While candidate Kerry is not guilty of constitutional/criminal treason, he is guilty of undermining our war effort and his opposition, in turn, caused Americans (and others) to die.  As novelist Nelson DeMille said in endorsing “Aid and Comfort”: Jane Fonda in North Vietnam: “As a combat infantry officer in Vietnam, I can attest to the fact that Jane Fonda, and people like her, succeeded very well in lowering troop morale, and as any combat vet will tell you, low morale leads to lowered effectiveness, and that leads to battlefield deaths.”  (Emphasis added).

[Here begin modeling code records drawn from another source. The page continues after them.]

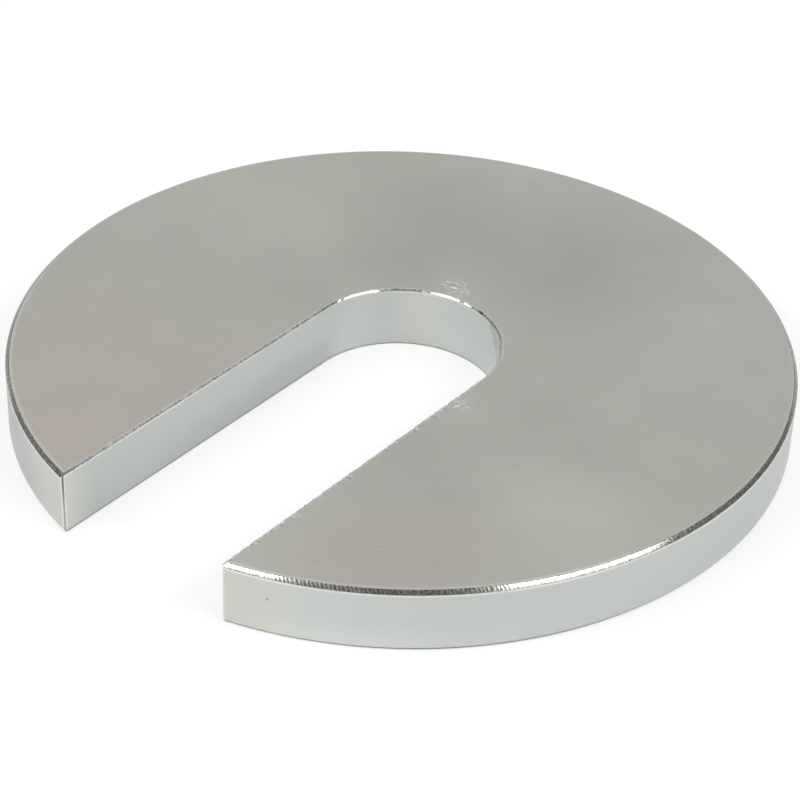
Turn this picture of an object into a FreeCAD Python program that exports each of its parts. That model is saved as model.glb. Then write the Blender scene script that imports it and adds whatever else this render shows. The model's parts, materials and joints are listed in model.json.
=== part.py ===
import FreeCAD, Part
import math
import os

# Slotted surcharge weight: one flat steel disc, turned all over, with a round-ended slot milled
# in from the rim. The slot's end is concentric with the disc, so that the weight sits centred
# on the stem that it is slipped around.
# Frame: the origin is the disc's centre on the bottom face, +Z is up, and the slot opens to -Y.

# Driving dimensions, millimetres
DISC_DIAMETER = 216.0
THICKNESS = 18.4
SLOT_WIDTH = 54.0
RIM_CHAMFER = 0.95
TOP_EDGE_BREAK = 0.4
BOTTOM_EDGE_BREAK = 0.3
MOUTH_CORNER_RADIUS = 0.6

# Sizes that follow from them
DISC_RADIUS = DISC_DIAMETER / 2
HALF_SLOT = SLOT_WIDTH / 2
OVERCUT = THICKNESS / 10
FULL_TURN = 360

UP = FreeCAD.Vector(0, 0, 1)
CENTRE = FreeCAD.Vector(0, 0, 0)


def flat_face(points):
    """Return the plane face inside a closed run of corner points."""
    return Part.Face(Part.makePolygon(points + points[:1]))


def section(outline):
    """Return the face of an outline of (x, z) pairs drawn in the upright plane y = 0."""
    return flat_face([FreeCAD.Vector(x, 0, z) for x, z in outline])


def turned_disc():
    """Return the full disc, its half section turned about the axis, chamfered at both faces."""
    half_section = [
        (0, 0),
        (DISC_RADIUS - RIM_CHAMFER, 0),
        (DISC_RADIUS, RIM_CHAMFER),
        (DISC_RADIUS, THICKNESS - RIM_CHAMFER),
        (DISC_RADIUS - RIM_CHAMFER, THICKNESS),
        (0, THICKNESS),
    ]
    return section(half_section).revolve(CENTRE, UP, FULL_TURN)


def slot_wall_outline():
    """Return one side of the slot's section: an upright wall that flares at both faces."""
    return [
        (HALF_SLOT + BOTTOM_EDGE_BREAK + OVERCUT, -OVERCUT),
        (HALF_SLOT, BOTTOM_EDGE_BREAK),
        (HALF_SLOT, THICKNESS - TOP_EDGE_BREAK),
        (HALF_SLOT + TOP_EDGE_BREAK + OVERCUT, THICKNESS + OVERCUT),
    ]


def slot_end_cut():
    """Return the round end of the slot: its wall section turned about the disc's axis."""
    wall = slot_wall_outline()
    top, bottom = wall[-1][1], wall[0][1]
    return section([(0, bottom)] + wall + [(0, top)]).revolve(CENTRE, UP, FULL_TURN)


def slot_run_cut():
    """Return the straight run of the slot, from the disc's axis out past the rim."""
    wall = slot_wall_outline()
    other_wall = [(-x, z) for x, z in reversed(wall)]
    outward = FreeCAD.Vector(0, -(DISC_RADIUS + OVERCUT), 0)
    return section(wall + other_wall).extrude(outward)


def mouth_corner_cut(side):
    """Return what rounding takes off the upright corner where one slot wall meets the rim."""
    from_axis = DISC_RADIUS - MOUTH_CORNER_RADIUS
    centre_x = HALF_SLOT + MOUTH_CORNER_RADIUS
    centre_y = -math.sqrt(from_axis ** 2 - centre_x ** 2)
    corner_y = -math.sqrt(DISC_RADIUS ** 2 - HALF_SLOT ** 2)
    reach = math.hypot(HALF_SLOT - centre_x, corner_y - centre_y)
    towards_corner = MOUTH_CORNER_RADIUS / reach
    on_rim = DISC_RADIUS / from_axis
    past_rim = (DISC_RADIUS + OVERCUT) / from_axis

    def plan_point(x, y):
        return FreeCAD.Vector(side * x, y, -OVERCUT)

    wall_tangent = plan_point(HALF_SLOT, centre_y)
    arc_middle = plan_point(centre_x + (HALF_SLOT - centre_x) * towards_corner,
                            centre_y + (corner_y - centre_y) * towards_corner)
    rim_tangent = plan_point(centre_x * on_rim, centre_y * on_rim)
    outside = [
        rim_tangent,
        plan_point(centre_x * past_rim, centre_y * past_rim),
        plan_point(HALF_SLOT - OVERCUT, centre_y * past_rim),
        plan_point(HALF_SLOT - OVERCUT, centre_y),
        wall_tangent,
    ]
    arc = Part.Arc(wall_tangent, arc_middle, rim_tangent).toShape()
    plan = Part.Face(Part.Wire(Part.makePolygon(outside).Edges + [arc]))
    return plan.extrude(UP * (THICKNESS + 2 * OVERCUT))


def slotted_weight():
    """Return the finished weight as one solid."""
    cuts = [slot_end_cut(), slot_run_cut(), mouth_corner_cut(-1), mouth_corner_cut(1)]
    return turned_disc().cut(cuts).removeSplitter()


os.makedirs("parts", exist_ok=True)
slotted_weight().exportStep("parts/slotted_weight.step")
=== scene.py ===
"""Slotted surcharge weight: a turned and plated steel disc with a milled slot, on a pale floor.

All lengths are in metres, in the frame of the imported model: the origin is the disc's centre on
the bottom face, +Z is up and the slot opens towards -Y.
"""

import json
import math

import bpy
from mathutils import Matrix, Quaternion, Vector, noise


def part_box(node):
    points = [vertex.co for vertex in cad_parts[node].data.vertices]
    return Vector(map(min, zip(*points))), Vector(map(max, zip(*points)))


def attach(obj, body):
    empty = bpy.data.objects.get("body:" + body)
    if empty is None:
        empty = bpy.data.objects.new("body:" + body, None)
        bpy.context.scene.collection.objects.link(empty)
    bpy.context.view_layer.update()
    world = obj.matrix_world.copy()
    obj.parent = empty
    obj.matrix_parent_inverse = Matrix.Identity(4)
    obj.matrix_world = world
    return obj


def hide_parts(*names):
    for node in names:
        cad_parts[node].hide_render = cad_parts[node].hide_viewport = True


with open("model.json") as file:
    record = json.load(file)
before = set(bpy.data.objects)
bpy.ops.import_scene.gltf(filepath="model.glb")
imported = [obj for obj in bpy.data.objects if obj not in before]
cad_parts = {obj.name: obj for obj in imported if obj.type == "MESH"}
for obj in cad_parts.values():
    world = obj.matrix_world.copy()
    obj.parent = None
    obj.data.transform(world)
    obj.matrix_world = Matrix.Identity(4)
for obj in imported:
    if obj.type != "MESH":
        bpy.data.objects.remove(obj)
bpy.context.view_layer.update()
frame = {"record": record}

bl_info = {
    "name": "Slotted surcharge weight",
    "version": (1, 0, 0),
    "blender": (4, 5, 0),
    "location": "3D View > Sidebar > Weight",
    "description": "Builds a turned and plated slotted weight and its studio",
    "category": "Add Mesh",
}

NODE = "slotted_weight"
MM = 0.001

low_corner, high_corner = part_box(NODE)
SEAT = next(mount for mount in frame["record"]["mounts"] if mount["name"] == "stem_seat")
SEAT_RADIUS = SEAT["dims"]["r_mm"] * MM


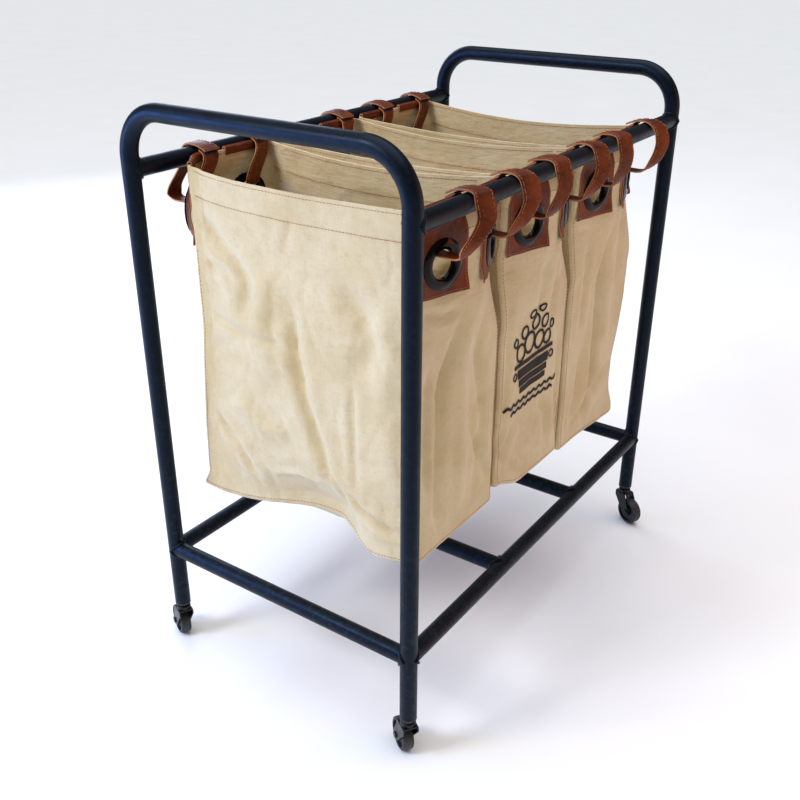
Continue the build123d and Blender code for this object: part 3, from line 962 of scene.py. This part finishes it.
def open_eyelet_holes(mesh):
    """Delete the faces inside each eyelet and pull the hole's edge onto a circle."""
    work = bmesh.new()
    work.from_mesh(mesh)
    centres = [
        Vector((which * eyelet_offset, sign * half_length, eyelet_height)) * MM
        for which in (-1, 1)
        for sign in (-1, 1)
    ]
    doomed = [
        face
        for face in work.faces
        if any((face.calc_center_median() - centre).length < hole_radius * MM for centre in centres)
    ]
    bmesh.ops.delete(work, geom=doomed, context="FACES")
    for edge in [e for e in work.edges if e.is_boundary]:
        for vertex in edge.verts:
            for centre in centres:
                offset = vertex.co - centre
                if offset.length < 2 * hole_radius * MM:
                    vertex.co = centre + offset.normalized() * hole_radius * MM
    work.to_mesh(mesh)
    work.free()


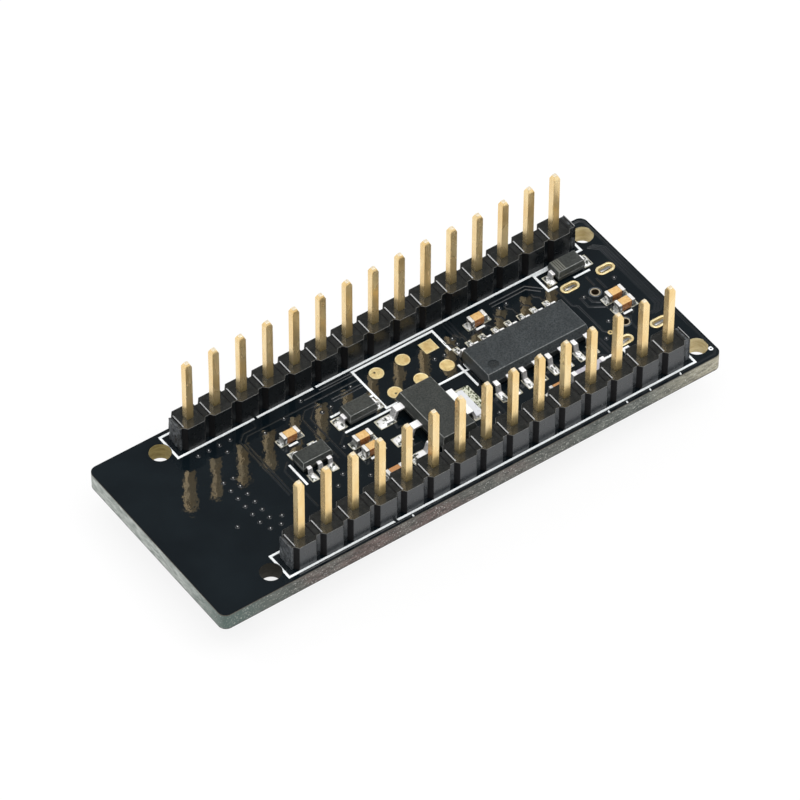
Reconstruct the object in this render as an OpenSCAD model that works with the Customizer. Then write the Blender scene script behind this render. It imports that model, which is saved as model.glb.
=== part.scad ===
// Microcontroller board with a radio, two pin headers and a micro USB socket.
// It is drawn pin side up, in millimetres. The origin is the middle of the four
// mounting holes, on the board's pin side. +X points to the USB end, +Z along the pins.

/* [Board] */
// Thickness of the board
board_t = 1.6; // [1.2:0.1:2]
// Radius of the board's corners
corner_r = 0.7; // [0.4:0.1:1.8]
// From each row of pins out to the long edge
side_margin = 1.78; // [1.6:0.02:3]
// From the mounting holes out to the USB end
usb_margin = 1.25; // [1.2:0.05:2]
// From the mounting holes out to the antenna end
antenna_margin = 5.65; // [5:0.05:12]

/* [Mounting holes] */
// Radius of a mounting hole
mount_r = 0.9; // [0.6:0.05:1.1]
// From the end of a header strip to the middle of a mounting hole
mount_gap = 1.6; // [1.4:0.05:3]
// How far the headers sit from the middle of the mounting holes
header_shift = -0.15; // [-0.3:0.05:0.3]

/* [Header strips] */
// Number of pins in a strip
pin_count = 15; // [15:1:20]
// Distance from pin to pin
pin_pitch = 2.54; // [2.5:0.01:2.7]
// Distance between the two rows of pins
row_spacing = 15.24; // [15:0.02:17.8]
// Height of the plastic strip
strip_h = 2.54; // [2:0.02:3]
// Width of the plastic strip
strip_w = 2.36; // [2.2:0.02:2.4]
// Length of the thin neck between two blocks of a strip
neck_l = 0.3; // [0.2:0.02:0.5]
// Width of the neck
neck_w = 1.5; // [1.2:0.05:1.7]
// Length along the strip of a block's sloping corners
block_corner_l = 0.34; // [0.2:0.02:0.5]
// How far the top of the neck lies below the blocks
neck_drop = 0.1; // [0.05:0.01:0.2]
// How far the lowered top of the neck reaches onto a block
neck_step = 0.05; // [0.02:0.01:0.1]
// Length of the slope from there up to the top of the block
neck_bevel = 0.17; // [0.1:0.01:0.2]
// How far the broken neck stands out at the USB end of a strip
strip_stub = 0.35; // [0.2:0.05:0.45]

/* [Header pins] */
// Side of the square pin
pin_w = 0.64; // [0.5:0.02:0.7]
// Length of a pin above its strip
pin_above = 6.1; // [3:0.1:12]
// Length of a pin's tail beyond the far side of the board
pin_tail = 1.4; // [1.2:0.1:2]
// Length of the taper at each end of a pin
pin_taper_l = 0.4; // [0.2:0.05:0.6]
// How much each side of a pin comes in at the taper
pin_taper_in = 0.17; // [0.05:0.01:0.2]
// Space between a pin's corners and the wall of its hole
pin_hole_gap = 0.05; // [0.03:0.01:0.1]
// Height of the solder on a pin's tail
solder_h = 0.85; // [0.4:0.05:1]
// Radius of the solder at the board
solder_r = 0.85; // [0.7:0.05:1]
// Radius of the solder at its top
solder_top_r = 0.5; // [0.48:0.01:0.6]

/* [Print] */
// Width of a printed line
print_w = 0.2; // [0.1:0.01:0.25]
// Thickness of the print
print_t = 0.03; // [0.02:0.01:0.06]
// Space between the side of a strip and the line round it
print_side_gap = 0.02; // [0.01:0.01:0.1]
// From the end of a strip to the middle of the line round it
print_end_gap = 0.6; // [0.4:0.05:0.8]
// Bare rim between a printed line and a hole
print_hole_gap = 0.04; // [0.02:0.01:0.1]
// Width of the two breaks in the line beside the far strip
print_break_w = 0.25; // [0.15:0.05:0.4]
// Length of the short line beside a capacitor
print_dash_l = 0.65; // [0.4:0.05:1]
// From the side of a capacitor to the short line beside it
print_dash_gap = 0.22; // [0.2:0.01:0.3]

/* [Programming pads] */
// Middle of the pads along the board
pads_x = 0.66; // [0.4:0.02:1]
// Middle of the pads across the board
pads_y = 3.48; // [3.3:0.02:3.6]
// Distance from pad to pad
pads_pitch = 2.54; // [2.4:0.02:2.6]
// Diameter of a round pad, and side of the square one
pad_d = 1.25; // [1:0.05:1.5]
// Thickness of the gilt copper
copper_t = 0.04; // [0.02:0.01:0.08]
// Margin between the pads and the printed line round them
pads_box_gap = 0.58; // [0.4:0.02:0.6]
// How much further that line lies out on the left
pads_box_more = 0.32; // [0:0.02:0.5]

/* [Serial chip] */
// Middle of the chip along the board
serial_x = 9.22; // [9:0.02:9.5]
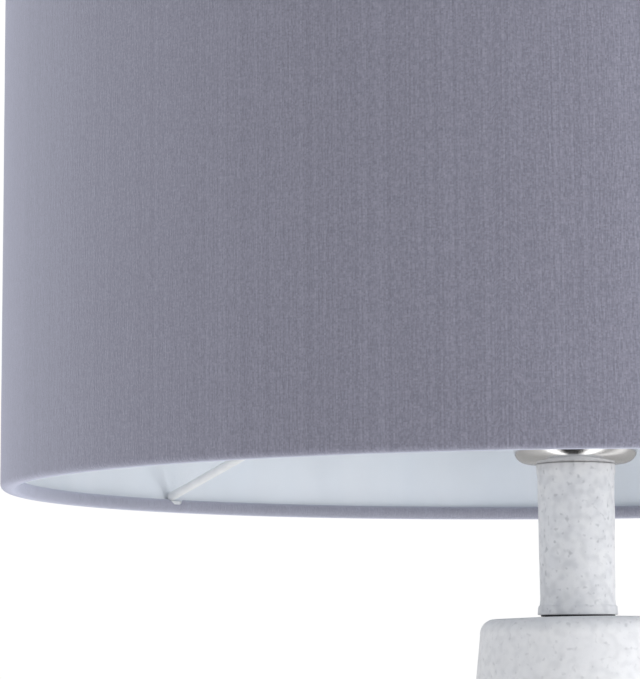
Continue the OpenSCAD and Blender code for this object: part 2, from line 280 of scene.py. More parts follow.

Bui Tin’s “those people” and “people like Jane Fonda,” and Nelson DeMille’s “people like her,” is simply another way of referring to John Kerry.  And when the full truth reaches the American people about how Kerry and his cronies’ anti-War activities harmed not only American interests, but also gravely injured his countrymen, Kerry should be roundly repudiated and decisively defeated in his quest for the presidency—not because he committed treason, but because he is morally unfit to lead this country, let alone  troops.